Extract exactly those lines that lie between the start of the material and the line with "gap = 7; // [6:0.5:8]", including both boundary lines and no others.

*GIVEN DATA:*
»»
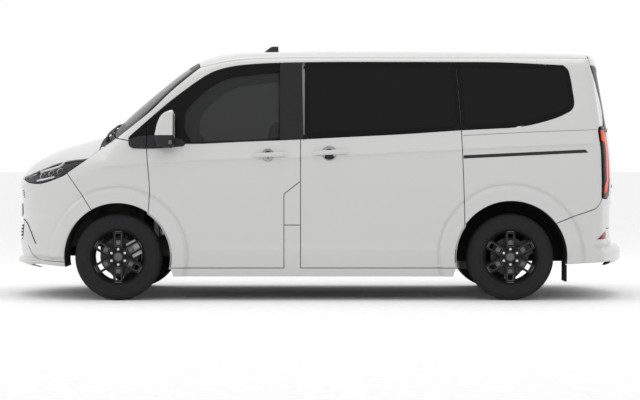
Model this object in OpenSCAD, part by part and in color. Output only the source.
// Minibus with two front doors, two sliding side doors, a lifting tailgate, a bonnet and a fuel flap.
// Millimetres. Origin: centre of the footprint on the ground. +X to the rear, +Y to the right, +Z up.

/* [Body] */
// Length over the bumpers
body_length = 5050; // [5000:10:5100]
// Widest width of the body, at the wheel-arch flares
body_width = 2032; // [2010:2:2050]
// Height of the roof at its centre
roof_z = 2000; // [1990:1:2010]
// Thickness of the body side walls
wall = 110; // [100:1:115]
// Thickness of an outer skin
skin = 25; // [20:1:28]
// Shut gap round a moving panel
gap = 7; // [6:0.5:8]

/* [Running gear] */
// Front axle from the origin
front_axle_x = -1583; // [-1586:1:-1580]
// Rear axle from the origin
rear_axle_x = 1517; // [1514:1:1520]
// Outer diameter of a tyre
tyre_d = 686; // [680:1:690]
// Width of a tyre
tyre_w = 215; // [205:1:220]
// Distance between the middles of the wheels on one axle
track = 1739; // [1730:1:1745]
// Sideways place of the steering axis
kingpin_y = 800; // [797:1:803]
// Radius of the spindles that the wheels turn on
spindle_r = 30; // [28:1:32]

/* [Doors and glass] */
// Side window sheet thickness
glass_t = 6; // [4:1:8]
// Steering wheel rim radius
steering_r = 185; // [180:1:190]

/* [Hidden] */
$fn = 96;

nose_x = -body_length / 2;
tail_x = body_length / 2;
half_w = body_width / 2;
axle_z = tyre_d / 2;
wheel_y = track / 2;
rim_r = 218;
run_clear = 0.06;
tow_x = 2030;
tow_dx = 120;
tow_dy = 1060;
tow_hole_r = 6.5;
rack_x = 700;
rack_dx = 1400;
rack_dy = 1300;
rack_hole_r = 4.5;
arch_front_r = 419;
arch_rear_r = 436;
liner_t = 5;
arch_edge = 10;
sill_z = 183;
door_bottom_z = 257;
floor_z = 470;
floor_t = 40;
load_board_t = 12;

// ---- outline helpers -------------------------------------------------------------------------

function unit(v) = v / norm(v);

// A closed anticlockwise outline moved inwards by d, or outwards where d is negative.
function inward(points, d) = [
    for (i = [0 : len(points) - 1])
        let (a = points[(i + len(points) - 1) % len(points)],
             b = points[i],
             c = points[(i + 1) % len(points)],
             u = unit(b - a),
             v = unit(c - b),
             n = unit([-(u.y + v.y), u.x + v.x]))
        b + n * d / max(0.4, n * [-u.y, u.x])
];

// Points along an arc from one angle to another, both in degrees.
function arc(centre, r, from, to, steps) = [
    for (i = [0 : steps])
        let (a = from + (to - from) * i / steps)
        centre + r * [cos(a), sin(a)]
];

// Both halves of an outline that is the same on the right and the left.
function mirrored(half) = concat(half, [for (i = [len(half) - 1 : -1 : 0]) [-half[i].x, half[i].y]]);

// ---- the body's outer form: side profile, cross-section, plan, and the crowns of bonnet and screen ----

side_profile = [
    [nose_x, sill_z], [tail_x, sill_z], [tail_x, 500], [2430, 560], [2416, 900],
    [2404, 1150], [2382, 1330], [2345, 1540], [2302, 1780], [2293, 1930], [2150, 1973], [1500, 1993],
    [500, roof_z], [-300, roof_z - 4], [-600, 1989], [-806, 1974],
    [-940, 1934], [-1142, 1816], [-1343, 1660], [-1545, 1492], [-1696, 1350],
    [-1814, 1300], [-1948, 1268], [-2082, 1227], [-2216, 1174], [-2351, 1100], [-2440, 1036],
    [-2496, 975], [-2512, 900], [-2503, 725], [-2520, 524], [-2512, 400], [nose_x, 300]
];

section_half = [
    [962, sill_z], [1004, 420], [half_w - 3, 700], [half_w - 3, 950], [1004, 1110], [985, 1240],
    [938, 1500], [900, 1700], [858, 1880], [826, 1940], [730, 1980], [480, 1997], [200, roof_z + 3]
];

plan_half = [
    [nose_x, 160], [-2500, 360], [-2440, 560], [-2340, 725], [-2200, 850], [-2050, 930], [-1850, 985],
    [-1583, half_w]
];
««
*THE ANSWER:*
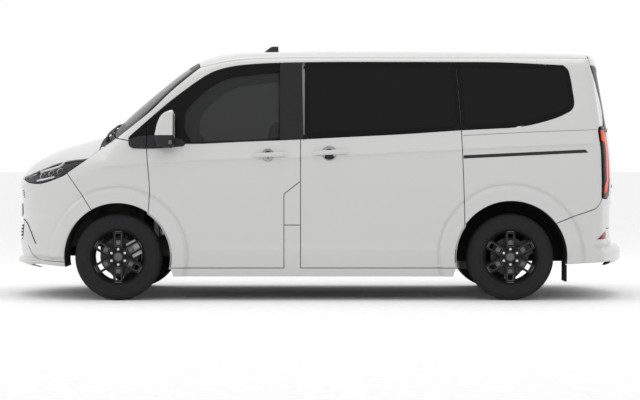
Model this object in OpenSCAD, part by part and in color. Output only the source.
// Minibus with two front doors, two sliding side doors, a lifting tailgate, a bonnet and a fuel flap.
// Millimetres. Origin: centre of the footprint on the ground. +X to the rear, +Y to the right, +Z up.

/* [Body] */
// Length over the bumpers
body_length = 5050; // [5000:10:5100]
// Widest width of the body, at the wheel-arch flares
body_width = 2032; // [2010:2:2050]
// Height of the roof at its centre
roof_z = 2000; // [1990:1:2010]
// Thickness of the body side walls
wall = 110; // [100:1:115]
// Thickness of an outer skin
skin = 25; // [20:1:28]
// Shut gap round a moving panel
gap = 7; // [6:0.5:8]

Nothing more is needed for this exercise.